Home Depot doesn't carry Spray Tech, Lowes does. Wagner owns Titan, Speeflow, Spraytech and only God knows what else. 
It's common for Home Depot and Lowes to bring in new products in a few markets to test them before they roll them out nationwide, This is why you are not seing Titans in all stores. These HO Titans are probably a relabel of the Wagner Spray Techs sold at Lowes
Oh I forgot, Diaphragm Pumps like the one above make great boat anchors, that's about all there good for.


----------



## ewingpainting.net (Jun 2, 2008)

FoilEffects said:


> Home Depot does not carry Titan (that I know of) they carry SprayTech. I wish that they carried my favorite little finish sprayer by SprayTech but that is ok I get them from Miami on ebay. SPrayTech has good sprayers, maybe not as good as Titan but more affordable and they do a very nice job. I do a lot of cabinets and furniture in my business and I either use the finish sprayer below or I use the CS10000 which is an air assisted airless.


This airless is quit the joke. Its something that a HO would get. If your shopping at HD or lowes for a sprayer then one should reconsider themselves as a paint pro.


----------



## fungku (Jun 26, 2008)

Yeah I noticed them at HD a few weeks ago and was wondering why the price was so low. Then checked out the model number 330 or something like that. :jester:


----------



## patriotpainter (Jul 31, 2008)

ewingpainting.net said:


> This airless is quit the joke. Its something that a HO would get. If your shopping at HD or lowes for a sprayer then one should reconsider themselves as a paint pro.


Amen, brother.
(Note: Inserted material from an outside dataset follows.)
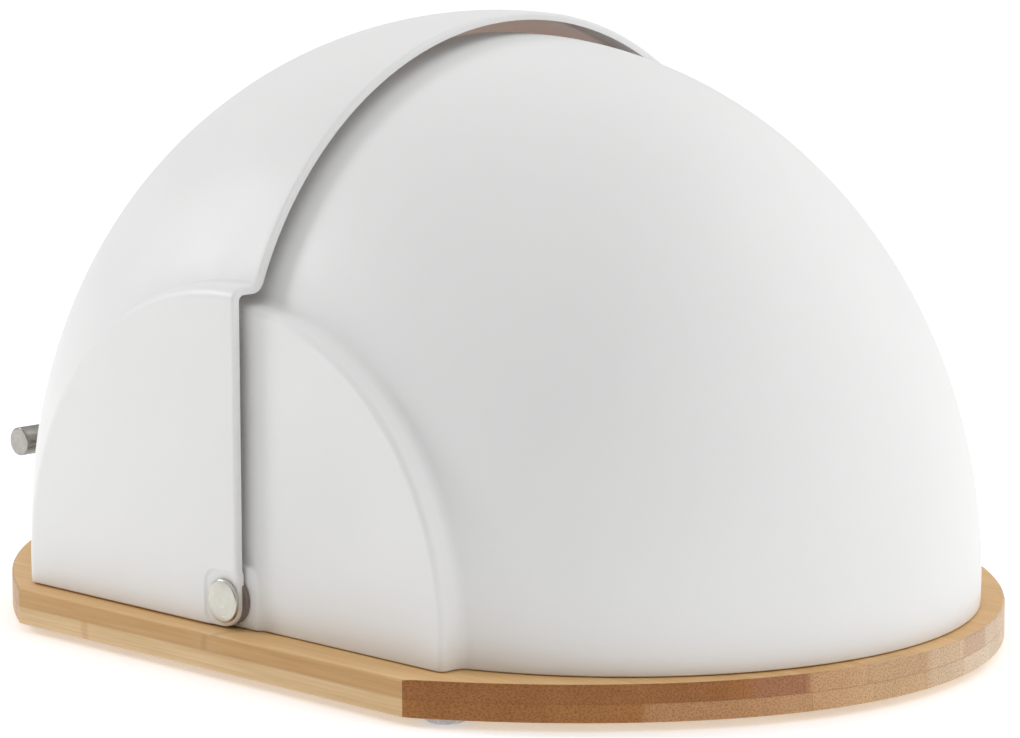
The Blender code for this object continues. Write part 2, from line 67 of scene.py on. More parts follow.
def makeCamera():
    azimuth = math.radians(viewpoint["azimuth"])
    elevation = math.radians(viewpoint["elevation"])
    back = Vector((math.sin(azimuth) * math.cos(elevation),
                   -math.cos(azimuth) * math.cos(elevation),
                   math.sin(elevation)))
    data = bpy.data.cameras.new("camera")
    camera = bpy.data.objects.new("camera", data)
    bpy.context.scene.collection.objects.link(camera)
    x, y, z = viewpoint["lookAt"]
    camera.location = Vector((x, hinge.y + y, z)) + back * viewpoint["distance"]
    camera.rotation_mode = "QUATERNION"
    roll = Quaternion((0, 0, 1), math.radians(viewpoint["roll"]))
    camera.rotation_quaternion = back.to_track_quat("Z", "Y") @ roll
    data.sensor_width = 36
    data.lens = viewpoint["lens"]
    data.shift_x, data.shift_y = viewpoint["shift"]
    data.clip_end = 30
    bpy.context.scene.camera = camera
    return back


cameraBack = makeCamera()
print("camera set")


# small tools for node trees
def startMaterial(name):
    made = bpy.data.materials.new(name)
    made.use_nodes = True
    return made, made.node_tree, made.node_tree.nodes["Principled BSDF"]


def feed(tree, socket, value):
    if isinstance(value, bpy.types.NodeSocket):
        tree.links.new(value, socket)
    else:
        socket.default_value = value


def calc(tree, operation, first, second=0.0, third=None):
    node = tree.nodes.new("ShaderNodeMath")
    node.operation = operation
    feed(tree, node.inputs[0], first)
    feed(tree, node.inputs[1], second)
    if third is not None:
        feed(tree, node.inputs[2], third)
    return node.outputs[0]


def spread(tree, value, low, high, newLow=0.0, newHigh=1.0, soft=True):
    node = tree.nodes.new("ShaderNodeMapRange")
    node.interpolation_type = "SMOOTHSTEP" if soft else "LINEAR"
    for socket, number in zip(node.inputs, (value, low, high, newLow, newHigh)):
        feed(tree, socket, number)
    return node.outputs[0]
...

Poor bastards new to the biz buy these to start out with, Some of these boat anchors are actually being made in CHINA:thumbdown: Oh Yeah, lets order sprayers off ebay, I bet that's easy to return after it bursts into flames the first time you plug it in!!


----------



## paintpro08 (Jun 21, 2008)

here's a videolink for the "professional" titan sprayers at Home depot :no:

http://www6.homedepot.com/tv/hdtv_player.html?videoID=000336


----------



## fungku (Jun 26, 2008)

paintpro08 said:


> here's a videolink for the "professional" titan sprayers at Home depot :no:
> 
> http://www6.homedepot.com/tv/hdtv_player.html?videoID=000336


They have some for Graco, too


----------



## Monroe (Mar 10, 2008)

Titan did indeed win that bay in the paint dept. at Home Depot. They did it on price. You get what you pay for. You buy a disposable sprayer, you're stuck with a disposable sprayer.

No professional would buy one of these machines. They are weekend warrior, stain the deck or paint the fence machines.


----------



## SPRAYERMAN (Jul 21, 2008)

The Titan's at home depot are basically the same as the SprayTECH Apex series. All homeowner stuff. As far as I'm concerned, it's all junk until you get to the 440's and up. If I was buying one, I would actually skip the 440i and go to the 540ix, which is basically a 440i with the infinity motor.


----------